WHAT TO WORK ON -
From the first line of the data below, repeat each line exactly until you reach the line with "return cap - upright_disc(insert_radius"; include that line too.

MATERIAL PROVIDED -

>>>

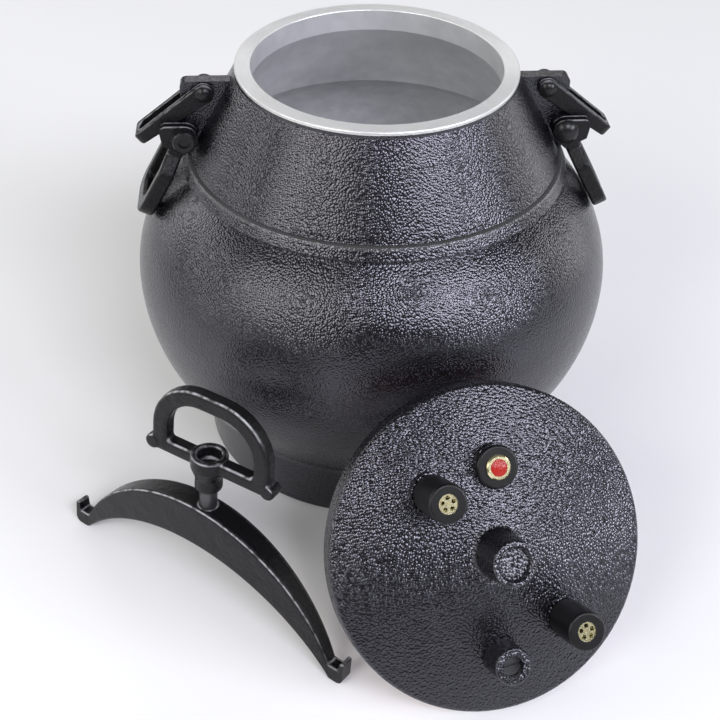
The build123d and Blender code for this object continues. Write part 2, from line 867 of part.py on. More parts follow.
def valve_cap(top):
    cap = upright_disc(cap_radius, cap_lift_gap, top)
    cap = fillet(cap.edges().group_by(Axis.Z)[-1], cap_edge)
    cap = cap - upright_disc(cap_bore, cap_lift_gap, top - cap_roof)
    return cap - upright_disc(insert_radius + fixed_gap, cap_lift_gap, top)


def valve_insert(top):
    high = top - insert_sink
    low = high - insert_thickness
    disc = upright_disc(insert_radius, low, high) - upright_disc(stem_radius + fixed_gap, low, high)
    for spot in PolarLocations(insert_hole_circle, insert_hole_count, start_angle=90):
        disc = disc - spot * upright_disc(insert_hole_radius, low, high)
    return disc


def valve_parts(name, place, height):
    top = height - pad_rise
    tail = pad_bottom(place) - pad_top(place)
    seal = upright_disc(seal_radius, 0, seal_thickness)
    seal = seal - upright_disc(shank_radius + fixed_gap, 0, seal_thickness)
    retainer = upright_disc(chamber_radius - fixed_gap, retainer_low, barrel_top)
    retainer = retainer - upright_disc(stem_radius + running_gap, retainer_low, barrel_top)
    pieces = {
        "body": valve_body(tail),
        "seal": seal,
        "nut": hexagon_nut(lock_nut_radius, tail - lock_nut_height, tail, shank_radius + fixed_gap),
        "retainer": retainer,
        "spring": valve_spring(),
        "poppet": valve_poppet(top - insert_sink),
        "cap": valve_cap(top),
        "insert": valve_insert(top),
    }
    up = Pos(place[0], place[1], pad_top(place))
    return {f"{name}_{piece}": up * solid for piece, solid in pieces.items()}


# How the lid stands

def lid_place():
    # Its edge or its spigot stands on the floor, and the spigot's upper edge lies against the belly
    lean = math.radians(lid_lean)
    bearing = math.radians(lid_bearing)
    centre_z = max(
        lid_radius * math.cos(lean),
        spigot_outer * math.cos(lean) + spigot_depth * math.sin(lean),
    )
    # Upper corners of the flange and of the spigot's chamfer, by radius and depth
    corners = [
        (lid_radius, 0),
        (spigot_outer, spigot_depth - spigot_edge),
        (spigot_outer - spigot_edge, spigot_depth),
    ]
    distance = 0.0
    for radius, depth in corners:
        corner_z = centre_z + radius * math.cos(lean) - depth * math.sin(lean)
        behind = radius * math.sin(lean) + depth * math.cos(lean)
        distance = max(distance, belly_radius_at(corner_z) + behind + lean_gap)
    origin = (distance * math.sin(bearing), -distance * math.cos(bearing), centre_z)
    across = (math.cos(bearing), math.sin(bearing), 0)
    out = (
        math.sin(bearing) * math.cos(lean),
        -math.cos(bearing) * math.cos(lean),
        math.sin(lean),
    )
    return Plane(origin=origin, x_dir=across, z_dir=out)


# Clamp yoke

seat_middle = catch_pin_x - yoke_lean_in
seat_start = seat_middle - yoke_seat_width / 2
seat_end = seat_middle + yoke_seat_width / 2
lip_end = seat_end + yoke_lip_thickness
arch_foot = seat_middle - yoke_foot_inset
under_height = yoke_arch_height - yoke_arch_depth


def yoke_side():
    crest = (0, yoke_arch_height)
    upper = ThreePointArc((-seat_start, yoke_seat_height), crest, (seat_start, yoke_seat_height))
    right = Polyline(
        (seat_start, yoke_seat_height),
        (seat_end, yoke_seat_height),
        (seat_end + yoke_lip_thickness / 3, yoke_lip_height),
        (lip_end, yoke_lip_height),
        (lip_end, 0),
        (arch_foot, 0),
    )
    under = ThreePointArc((arch_foot, 0), (0, under_height), (-arch_foot, 0))
    left = mirror(right, Plane.YZ)
    face = make_face(upper.edges() + right.edges() + under.edges() + left.edges())
    feet = [v for v in face.vertices() if abs(abs(v.X) - lip_end) < side_gap and v.Y < side_gap]
    face = fillet(feet, yoke_lip_corner)
    tips = [v for v in face.vertices() if abs(v.Y - yoke_lip_height) < side_gap]
    return fillet(tips, yoke_lip_tip)


def yoke_plan():
    # Widest at the screw and narrow at the ends, which the bails pass round
    half_mid = yoke_mid_width / 2
    half_end = yoke_end_width / 2
    far = ThreePointArc((-seat_start, half_end), (0, half_mid), (seat_start, half_end))
    near = ThreePointArc((-seat_start, -half_end), (0, -half_mid), (seat_start, -half_end))
    right = Polyline(
        (seat_start, half_end), (lip_end, half_end), (lip_end, -half_end), (seat_start, -half_end)
    )
    left = mirror(right, Plane.YZ)
    return make_face(far.edges() + near.edges() + right.edges() + left.edges())


def yoke_bar():
    side = extrude(Plane.XZ * yoke_side(), yoke_mid_width, both=True)
    plan = extrude(yoke_plan(), 2 * yoke_arch_height)
    bar = (side & plan) - upright_disc(screw_radius + running_gap, 0, 2 * yoke_arch_height)
    arrises = [e for e in bar.edges() if e.length > seat_start]
    return fillet(arrises, yoke_edge)


# Screw, thrust tip and D handle

tip_low = under_height - tip_clear
tip_top = tip_low + tip_height
screw_low = tip_top + spigot_play
screw_high = hub_top - hub_recess_depth


def thrust_tip():
    groove_low = tip_top + groove_offset
    groove_high = groove_low + groove_height
    neck = spigot_pin_radius - groove_depth
    end = tip_top + spigot_pin_length
    return turned_points(
        (0, tip_low),
        (tip_nose, tip_low),
        (tip_radius, tip_low + tip_nose_height),
        (tip_radius, tip_top),
        (spigot_pin_radius, tip_top),
        (spigot_pin_radius, groove_low),
        (neck, groove_low),
        (neck, groove_high),
        (spigot_pin_radius, groove_high),
        (spigot_pin_radius, end),
        (0, end),
    )


def retaining_pin_place():
    reach = spigot_pin_radius - groove_depth + retaining_pin_radius + running_gap
    return (reach, tip_top + groove_offset + groove_height / 2)


def clamp_screw():
    rod = upright_disc(screw_radius, screw_low, screw_high)
    socket_end = tip_top + spigot_pin_length + spigot_play
    rod = rod - upright_disc(spigot_pin_radius + running_gap, screw_low, socket_end)
    rod = rod - cross_rod(retaining_pin_radius + fixed_gap, retaining_pin_half, retaining_pin_place())
    return rod - cross_rod(cross_pin_radius + fixed_gap, 2 * screw_radius, (0, cross_pin_height))


def grip_band():
    # Closed loop of a foot bar, two legs and a crown
    face = polygon_face(
        (-grip_foot_half, grip_bar_bottom),
        (-grip_top_half, grip_top),
        (grip_top_half, grip_top),
        (grip_foot_half, grip_bar_bottom),
    )
    face = fillet(face.vertices().group_by(Axis.Y)[-1], grip_outer_corner)
    hole = polygon_face(
        (grip_leg - grip_foot_half, grip_bar_top),
        (grip_leg - grip_top_half, grip_top - grip_crown),
        (grip_top_half - grip_leg, grip_top - grip_crown),
        (grip_foot_half - grip_leg, grip_bar_top),
    )
    hole = fillet(hole.vertices().group_by(Axis.Y)[-1], grip_inner_corner)
    hole = fillet(hole.vertices().group_by(Axis.Y)[0], grip_low_corner)
    return face - hole


def grip_hub():
    return turned_points(
        (0, hub_bottom),
        (hub_low_radius, hub_bottom),
        (hub_low_radius, hub_flare_start),
        (hub_high_radius, hub_flare_end),
        (hub_high_radius, hub_top),
        (hub_recess_radius, hub_top),
        (hub_recess_radius, screw_high),
        (0, screw_high),
    )


def screw_handle():
    handle = extrude(Plane.XZ * grip_band(), grip_thickness / 2, both=True)
    faces = handle.faces().sort_by(Axis.Y)
    handle = fillet(faces[0].edges() + faces[-1].edges(), grip_edge)
    nub_z = grip_bar_bottom + nub_radius
    nub_x = nub_reach - nub_radius / 2
    for side in (-1, 1):
        handle = handle + cross_rod(nub_radius, grip_thickness / 2, (side * nub_x, nub_z))
    handle = handle - upright_disc(hub_recess_radius, screw_high, hub_top)
    handle = handle + grip_hub()
    handle = handle - upright_disc(screw_radius + fixed_gap, hub_bottom, screw_high)
    return handle - cross_rod(cross_pin_radius + fixed_gap, 2 * hub_high_radius, (0, cross_pin_height))


def cross_pin():
    return cross_rod(cross_pin_radius, hub_low_radius - running_gap, (0, cross_pin_height))


def retaining_pin():
    return cross_rod(retaining_pin_radius, retaining_pin_half - running_gap, retaining_pin_place())


# How the clamp stands

def yoke_plane(distance):
    bearing = math.radians(yoke_bearing)
    heading = math.radians(yoke_heading)
    tilt = math.radians(yoke_tilt)
    lift = yoke_end_width / 2 * math.sin(tilt)
    origin = (distance * math.sin(bearing), -distance * math.cos(bearing), lift)
    along = (math.cos(heading), math.sin(heading), 0)
    up = (-math.sin(heading) * math.sin(tilt), math.cos(heading) * math.sin(tilt), math.cos(tilt))
    return Plane(origin=origin, x_dir=along, z_dir=up)


def grip_sweep():
    # Radius and height of the circles that the turning handle's widest places describe
    legs = [(grip_foot_half, grip_bar_bottom), (nub_reach + nub_radius / 2, grip_bar_bottom + nub_radius)]
    knee = grip_top - grip_outer_corner
    share = (knee - grip_bar_bottom) / (grip_top - grip_bar_bottom)
    knee_half = grip_foot_half + (grip_top_half - grip_foot_half) * share
    legs += [(knee_half, knee), ((knee_half + grip_top_half - grip_outer_corner) / 2, grip_top)]
    legs = [(math.hypot(reach, grip_thickness / 2), height) for reach, height in legs]
    steps = (-screw_travel_down, -screw_travel_down / 2, 0, screw_travel_up / 2, screw_travel_up)
    return [(reach, height + step) for reach, height in legs for step in steps]


def yoke_place():
    # The nearest standing place at which the handle can turn without meeting the belly
    distance = belly_radius
    for _ in range(settling_steps):
        plane = yoke_plane(distance)
        up = plane.z_dir
        shortfall = -belly_radius
        for reach, height in grip_sweep():
            centre = plane.origin + up * height
            inward = Vector(-centre.X, -centre.Y, 0)
            inward = (inward - up * inward.dot(up)).normalized()
            near = centre + inward * reach
            room = math.hypot(near.X, near.Y) - belly_radius_at(near.Z) - grip_clearance
            shortfall = max(shortfall, -room)
        distance = distance + shortfall
    return yoke_plane(distance)


# The whole assembly

def assembly():
    parts = {"pot_body": pot_body()}
    bail = catch_place() * catch()
    rivet = Pos(catch_pin_x, 0, catch_pin_z) * catch_pin()
    stirrup = handle_place() * ring_handle()
    for side, flip in (("right", lambda s: s), ("left", lambda s: mirror(s, Plane.YZ))):
        parts[f"{side}_catch"] = flip(bail)
        parts[f"{side}_catch_pin"] = flip(rivet)
        parts[f"{side}_ring_handle"] = flip(stirrup)
    for piece, solid in bolt_parts().items():
        placed = Pos(handle_bolt_x, 0, handle_bolt_z) * solid
        parts[f"right_{piece}"] = placed
        parts[f"left_{piece}"] = mirror(mirror(placed, Plane.YZ), Plane.XZ)

    lid = {"lid_plate": lid_plate(), "lid_gasket": lid_gasket(), "stub_plug": stub_plug()}
    lid.update(safety_parts())
    lid.update(valve_parts("valve_a", valve_a_place, valve_a_height))
    lid.update(valve_parts("valve_b", valve_b_place, valve_b_height))
    lid_frame = lid_place()
    parts.update({name: lid_frame * solid for name, solid in lid.items()})

    yoke_frame = yoke_place()
    turn = Rot(0, 0, grip_turn)
    parts["yoke_bar"] = yoke_frame * yoke_bar()
    parts["thrust_tip"] = yoke_frame * thrust_tip()
    parts["clamp_screw"] = yoke_frame * turn * clamp_screw()
    parts["screw_handle"] = yoke_frame * turn * screw_handle()
    parts["cross_pin"] = yoke_frame * turn * cross_pin()
    parts["retaining_pin"] = yoke_frame * turn * retaining_pin()
    return parts


for name, solid in assembly().items():
    export_step(solid, f"parts/{name}.step")
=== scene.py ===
import json
import math

import bpy
from mathutils import Matrix, Vector


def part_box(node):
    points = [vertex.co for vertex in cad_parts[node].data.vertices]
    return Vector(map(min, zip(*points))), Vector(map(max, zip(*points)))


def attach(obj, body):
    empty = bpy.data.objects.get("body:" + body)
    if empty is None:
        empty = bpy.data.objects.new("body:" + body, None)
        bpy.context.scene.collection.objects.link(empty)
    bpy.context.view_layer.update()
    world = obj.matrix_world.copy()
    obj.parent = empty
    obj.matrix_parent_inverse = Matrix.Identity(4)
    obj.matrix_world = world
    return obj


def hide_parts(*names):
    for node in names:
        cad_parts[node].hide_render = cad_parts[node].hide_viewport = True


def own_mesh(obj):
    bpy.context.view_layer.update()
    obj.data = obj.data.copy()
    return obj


# Pressure cooker: open pot, leaning lid and standing clamp. Units are metres.

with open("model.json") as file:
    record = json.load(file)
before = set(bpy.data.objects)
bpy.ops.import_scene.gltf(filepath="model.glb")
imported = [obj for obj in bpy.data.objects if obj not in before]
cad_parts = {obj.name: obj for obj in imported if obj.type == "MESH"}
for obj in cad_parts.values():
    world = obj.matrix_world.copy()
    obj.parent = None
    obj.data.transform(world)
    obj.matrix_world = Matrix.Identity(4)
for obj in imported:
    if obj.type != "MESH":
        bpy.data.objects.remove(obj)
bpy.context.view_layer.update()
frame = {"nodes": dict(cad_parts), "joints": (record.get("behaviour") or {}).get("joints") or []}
nodes = frame["nodes"]
joints = {joint["name"]: joint for joint in frame["joints"]}
print("frame loaded:", len(nodes), "nodes")


# Places taken from the frame

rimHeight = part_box("pot_body")[1].z
lidAxis = Vector(joints["valve_a_lift"]["axis"]).normalized()
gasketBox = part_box("lid_gasket")
gasketMiddle = 0.0015  # of the gasket over the flange's underside
lidOrigin = (gasketBox[0] + gasketBox[1]) / 2 - lidAxis * gasketMiddle
screwAxis = Vector(joints["tip_travel"]["axis"]).normalized()


# Shader helpers. where is a node's place in the editor.

def addNode(tree, kind, where, **settings):
    node = tree.nodes.new(kind)
    node.location = where
    for name, value in settings.items():
        setattr(node, name, value)
    return node


def feed(tree, value, socket):
    # A socket is linked, a number, vector or colour is set
    if isinstance(value, bpy.types.NodeSocket):
        tree.links.new(value, socket)
    elif socket.type == "RGBA":
        socket.default_value = (*value, 1.0)
    else:
        socket.default_value = value


def newGroup(name, outputs, inputs):
    # A socket whose value is None is a vector, and so is the Normal output
    tree = bpy.data.node_groups.new(name, "ShaderNodeTree")
    for label, value in inputs.items():
        kind = "NodeSocketVector" if value is None else "NodeSocketFloat"
        socket = tree.interface.new_socket(label, in_out="INPUT", socket_type=kind)
        if value is not None:
            socket.default_value = value
    for label in outputs:
        kind = "NodeSocketVector" if label == "Normal" else "NodeSocketFloat"
        tree.interface.new_socket(label, in_out="OUTPUT", socket_type=kind)
    source = addNode(tree, "NodeGroupInput", (-900, 0)).outputs
    target = addNode(tree, "NodeGroupOutput", (900, 0)).inputs
    return tree, source, target


def mathNode(tree, operation, where, *values):
    node = addNode(tree, "ShaderNodeMath", where, operation=operation)
    for value, socket in zip(values, node.inputs):
        feed(tree, value, socket)
    return node.outputs[0]


def vectorNode(tree, operation, where, *values):
    node = addNode(tree, "ShaderNodeVectorMath", where, operation=operation)
    for value, socket in zip(values, node.inputs):
        feed(tree, value, socket)
    return node.outputs["Value" if operation == "DOT_PRODUCT" else "Vector"]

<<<

TASK RESULT -
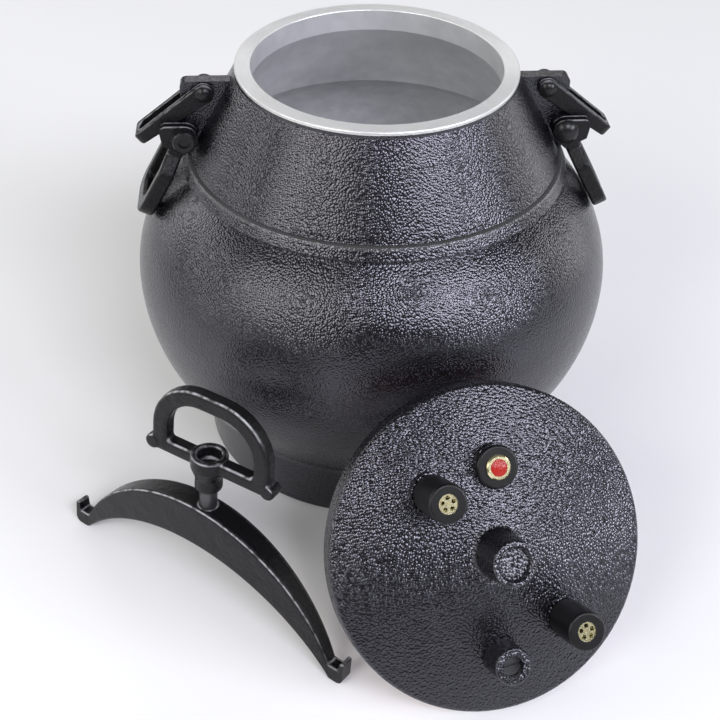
The build123d and Blender code for this object continues. Write part 2, from line 867 of part.py on. More parts follow.
def valve_cap(top):
    cap = upright_disc(cap_radius, cap_lift_gap, top)
    cap = fillet(cap.edges().group_by(Axis.Z)[-1], cap_edge)
    cap = cap - upright_disc(cap_bore, cap_lift_gap, top - cap_roof)
    return cap - upright_disc(insert_radius + fixed_gap, cap_lift_gap, top)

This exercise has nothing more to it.